■ Information supplied:

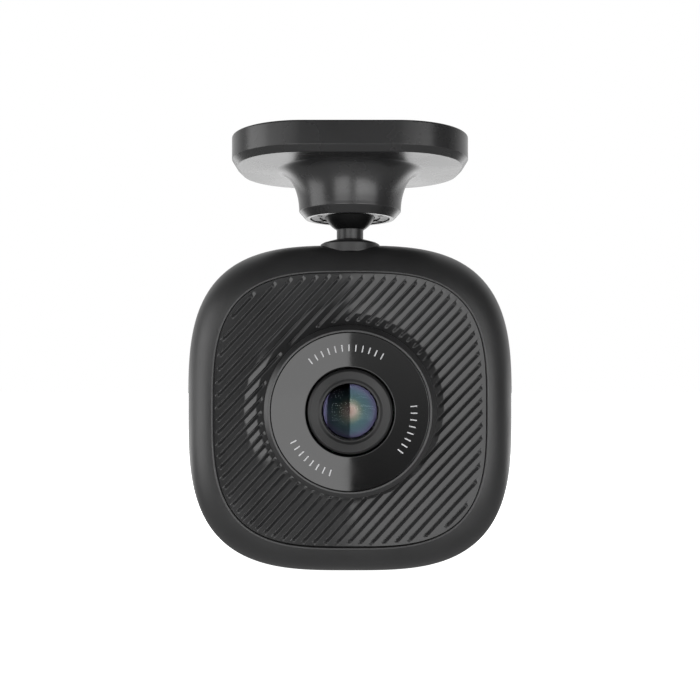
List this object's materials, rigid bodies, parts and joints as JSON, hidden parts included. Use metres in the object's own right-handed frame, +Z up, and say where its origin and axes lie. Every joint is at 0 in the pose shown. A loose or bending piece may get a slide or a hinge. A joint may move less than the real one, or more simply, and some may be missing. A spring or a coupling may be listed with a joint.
{
  "type": "dash camera",
  "caption": "Square dash camera with a ribbed front and central lens, hung by a ball joint under an adhesive windscreen plate.",
  "frame": {"origin": "centre of the adhesive pad's top face, where the camera sticks to the windscreen", "axes": "+Z up out of the pad, the lens looks along -Y, +X to the right as seen from in front of the lens, and the stem axis is X = Y = 0"},
  "size_m": [0.0596, 0.0342, 0.079],
  "materials": {
    "housing_plastic": "fine spark-eroded satin black",
    "mount_plastic": "fine spark-eroded satin black",
    "fascia_plastic": "satin black with slanted ribs",
    "trim_plastic": "smooth dark grey",
    "gloss_black": "polished piano black",
    "socket_plastic": "polished black acetal",
    "stud_plastic": "satin black",
    "steel": "zinc plated",
    "aluminium": "plain sheet",
    "foam_tape": "black acrylic foam tape",
    "rubber": "black nitrile",
    "lens_metal": "black-grey satin lens cell",
    "coated_glass": "anti-reflection coated",
    "filter_glass": "infrared cut coating",
    "circuit_board": "green solder mask",
    "chip_package": "black epoxy",
    "connector_plastic": "cream nylon",
    "thermal_gel": "grey-blue silicone",
    "capacitor_sleeve": "shrink sleeve",
    "brass_can": "gold flash",
    "led_epoxy": "phosphor yellow",
    "clear_plastic": "clear acrylic"
  },
  "bodies": {
    "mount": {"mount_plate": "mount_plastic", "adhesive_pad": "foam_tape", "socket_cup": "socket_plastic", "cup_screws": "steel", "grip_ring": "rubber"},
    "liner": {"ball_liner": "socket_plastic"},
    "stud": {"ball_stud": "stud_plastic", "stud_washer": "steel", "stud_clip": "steel"},
    "button": {"power_button": "housing_plastic"},
    "card": {"memory_card": "chip_package"},
    "camera": {"stem_collar": "stud_plastic", "stud_bracket": "steel", "bracket_screws": "steel", "front_housing": "housing_plastic", "rear_housing": "housing_plastic", "fascia": "fascia_plastic", "lens_gasket": "rubber", "lens_trim_ring": "trim_plastic", "lens_face_disc": "gloss_black", "lens_front_ring": "lens_metal", "front_lens": "coated_glass", "lens_barrel": "lens_metal", "aperture_stop": "chip_package", "middle_lens": "coated_glass", "rear_lens": "coated_glass", "lens_holder": "chip_package", "ir_filter": "filter_glass", "image_sensor": "chip_package", "sensor_board": "circuit_board", "board_connector": "connector_plastic", "main_board": "circuit_board", "processor": "chip_package", "thermal_pad": "thermal_gel", "heat_spreader": "aluminium", "memory_chips": "chip_package", "motion_sensor": "chip_package", "power_inductor": "chip_package", "wifi_antenna": "connector_plastic", "supercapacitors": "capacitor_sleeve", "card_socket": "steel", "usb_socket": "steel", "speaker": "chip_package", "microphone": "brass_can", "status_led": "led_epoxy", "light_pipe": "clear_plastic", "button_switch": "chip_package", "housing_screws": "steel", "board_screws": "steel"}
  },
  "joints": [
    {"name": "ball_roll", "type": "hinge", "parent": "mount", "child": "liner", "pos_m": [0, 0, -0.01206], "axis": [0, 1, 0], "range_deg": [-15, 15]},
    {"name": "ball_tilt", "type": "hinge", "parent": "liner", "child": "stud", "pos_m": [0, 0, -0.01206], "axis": [1, 0, 0], "range_deg": [-30, 30]},
    {"name": "ball_swivel", "type": "hinge", "parent": "stud", "child": "camera", "pos_m": [0, 0, -0.01206], "axis": [0, 0, 1], "continuous": true},
    {"name": "button_press", "type": "slide", "parent": "camera", "child": "button", "axis": [0, -1, 0], "range_m": [0, 0.0005], "stiffness_N_per_m": 300, "springref_m": -0.002},
    {"name": "card_slide", "type": "slide", "parent": "camera", "child": "card", "axis": [1, 0, 0], "range_m": [0, 0.012]}
  ]
}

■ Task description:
Copy out the material above in its entirety. Every detail must match.

■ Full solution:
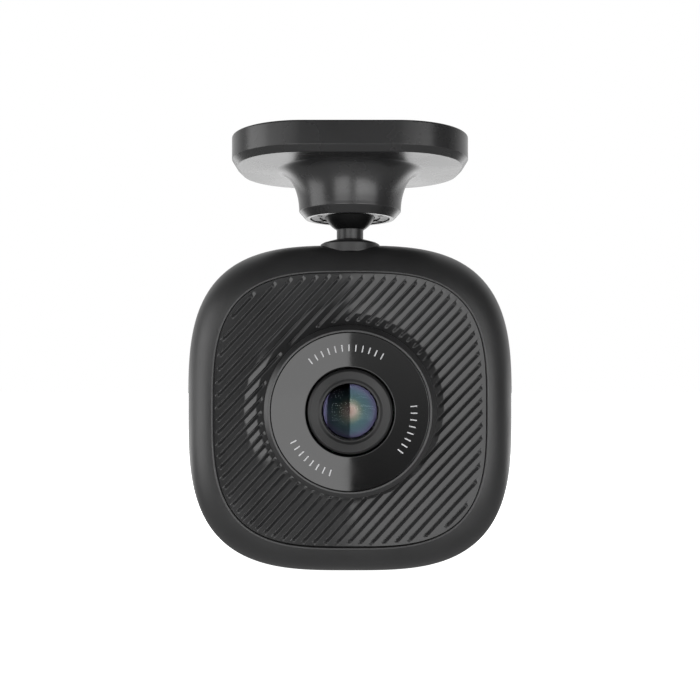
List this object's materials, rigid bodies, parts and joints as JSON, hidden parts included. Use metres in the object's own right-handed frame, +Z up, and say where its origin and axes lie. Every joint is at 0 in the pose shown. A loose or bending piece may get a slide or a hinge. A joint may move less than the real one, or more simply, and some may be missing. A spring or a coupling may be listed with a joint.
{
  "type": "dash camera",
  "caption": "Square dash camera with a ribbed front and central lens, hung by a ball joint under an adhesive windscreen plate.",
  "frame": {"origin": "centre of the adhesive pad's top face, where the camera sticks to the windscreen", "axes": "+Z up out of the pad, the lens looks along -Y, +X to the right as seen from in front of the lens, and the stem axis is X = Y = 0"},
  "size_m": [0.0596, 0.0342, 0.079],
  "materials": {
    "housing_plastic": "fine spark-eroded satin black",
    "mount_plastic": "fine spark-eroded satin black",
    "fascia_plastic": "satin black with slanted ribs",
    "trim_plastic": "smooth dark grey",
    "gloss_black": "polished piano black",
    "socket_plastic": "polished black acetal",
    "stud_plastic": "satin black",
    "steel": "zinc plated",
    "aluminium": "plain sheet",
    "foam_tape": "black acrylic foam tape",
    "rubber": "black nitrile",
    "lens_metal": "black-grey satin lens cell",
    "coated_glass": "anti-reflection coated",
    "filter_glass": "infrared cut coating",
    "circuit_board": "green solder mask",
    "chip_package": "black epoxy",
    "connector_plastic": "cream nylon",
    "thermal_gel": "grey-blue silicone",
    "capacitor_sleeve": "shrink sleeve",
    "brass_can": "gold flash",
    "led_epoxy": "phosphor yellow",
    "clear_plastic": "clear acrylic"
  },
  "bodies": {
    "mount": {"mount_plate": "mount_plastic", "adhesive_pad": "foam_tape", "socket_cup": "socket_plastic", "cup_screws": "steel", "grip_ring": "rubber"},
    "liner": {"ball_liner": "socket_plastic"},
    "stud": {"ball_stud": "stud_plastic", "stud_washer": "steel", "stud_clip": "steel"},
    "button": {"power_button": "housing_plastic"},
    "card": {"memory_card": "chip_package"},
    "camera": {"stem_collar": "stud_plastic", "stud_bracket": "steel", "bracket_screws": "steel", "front_housing": "housing_plastic", "rear_housing": "housing_plastic", "fascia": "fascia_plastic", "lens_gasket": "rubber", "lens_trim_ring": "trim_plastic", "lens_face_disc": "gloss_black", "lens_front_ring": "lens_metal", "front_lens": "coated_glass", "lens_barrel": "lens_metal", "aperture_stop": "chip_package", "middle_lens": "coated_glass", "rear_lens": "coated_glass", "lens_holder": "chip_package", "ir_filter": "filter_glass", "image_sensor": "chip_package", "sensor_board": "circuit_board", "board_connector": "connector_plastic", "main_board": "circuit_board", "processor": "chip_package", "thermal_pad": "thermal_gel", "heat_spreader": "aluminium", "memory_chips": "chip_package", "motion_sensor": "chip_package", "power_inductor": "chip_package", "wifi_antenna": "connector_plastic", "supercapacitors": "capacitor_sleeve", "card_socket": "steel", "usb_socket": "steel", "speaker": "chip_package", "microphone": "brass_can", "status_led": "led_epoxy", "light_pipe": "clear_plastic", "button_switch": "chip_package", "housing_screws": "steel", "board_screws": "steel"}
  },
  "joints": [
    {"name": "ball_roll", "type": "hinge", "parent": "mount", "child": "liner", "pos_m": [0, 0, -0.01206], "axis": [0, 1, 0], "range_deg": [-15, 15]},
    {"name": "ball_tilt", "type": "hinge", "parent": "liner", "child": "stud", "pos_m": [0, 0, -0.01206], "axis": [1, 0, 0], "range_deg": [-30, 30]},
    {"name": "ball_swivel", "type": "hinge", "parent": "stud", "child": "camera", "pos_m": [0, 0, -0.01206], "axis": [0, 0, 1], "continuous": true},
    {"name": "button_press", "type": "slide", "parent": "camera", "child": "button", "axis": [0, -1, 0], "range_m": [0, 0.0005], "stiffness_N_per_m": 300, "springref_m": -0.002},
    {"name": "card_slide", "type": "slide", "parent": "camera", "child": "card", "axis": [1, 0, 0], "range_m": [0, 0.012]}
  ]
}